FTIR spectroscopy combined with quantum chemical calculations to investigate adsorbed nitrate on aluminium oxide surfaces in the presence and absence of co-adsorbed water.

Surface reactions of nitrogen oxides with aluminium oxide particles result in the formation of adsorbed nitrate. Specifically, when alpha-Al(2)O(3) and gamma-Al(2)O(3) particles are exposed to gas-phase NO(2) and HNO(3) adsorbed nitrate forms on the surface.
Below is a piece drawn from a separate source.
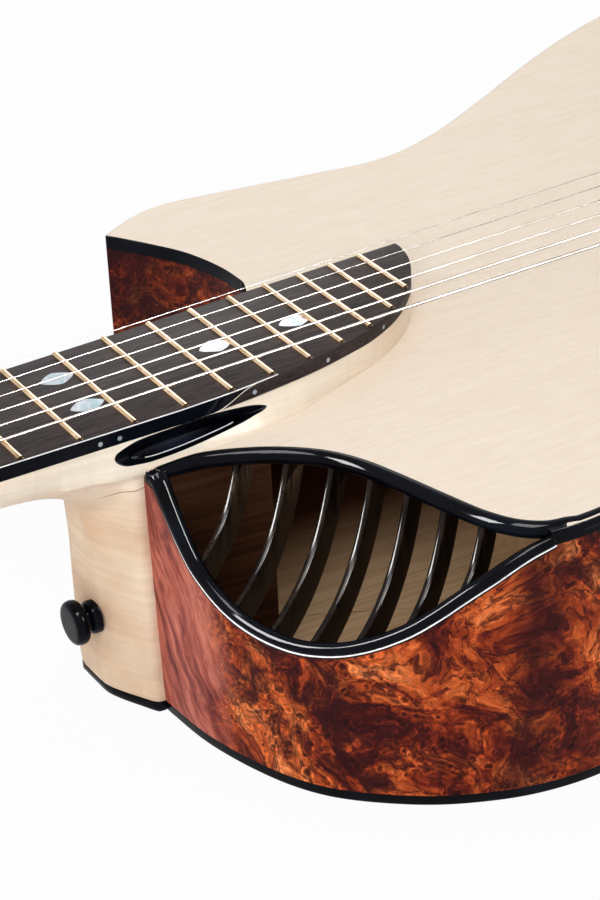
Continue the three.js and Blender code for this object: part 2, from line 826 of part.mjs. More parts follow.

In this study, Fourier transform infrared (FTIR) spectroscopy is combined with quantum chemical calculations to further our understanding of the adsorbed nitrate product on aluminium oxide particle surfaces in the presence and absence of co-adsorbed water at 296 K. FTIR spectra of adsorbed nitrate on alpha-Al(2)O(3) and gamma-Al(2)O(3) particles are interpreted using calculated vibrational frequencies of nitrate coordinated to binuclear Al oxide cluster models. Comparison of the calculated and experimental vibrational frequencies of adsorbed nitrate establishes different modes of coordination (monodentate, bidentate and bridging) of the nitrate ion to the surface in the absence of adsorbed water. In the presence of co-adsorbed water, the nitrate ion becomes fully solvated, as shown by a comparison of the experimental nitrate infrared spectra as a function of relative humidity with the calculated nitrate vibrational frequencies for binuclear Al cluster compounds which contain both coordinated nitrate ions and water molecules. These calculations also suggest that adsorbed water can displace nitrate from direct coordination to the surface, leading to an outer-sphere nitrate adsorption complex as well as an inner-sphere complex. Furthermore, the relative humidity dependence of the spectra suggest that water does not evenly wet the surface even at high relative humidity, as there are open or bare surface sites where nitrate ions are not solvated. Besides adsorbed mondendate, bidendate, bridging and solvated nitrate, the presence of ion bound nitrate ion, partially solvated nitrate, molecular nitric acid, hydronium ion and H(3)O(+):NO(3)(-) ion pairs on the oxide surface are also discussed.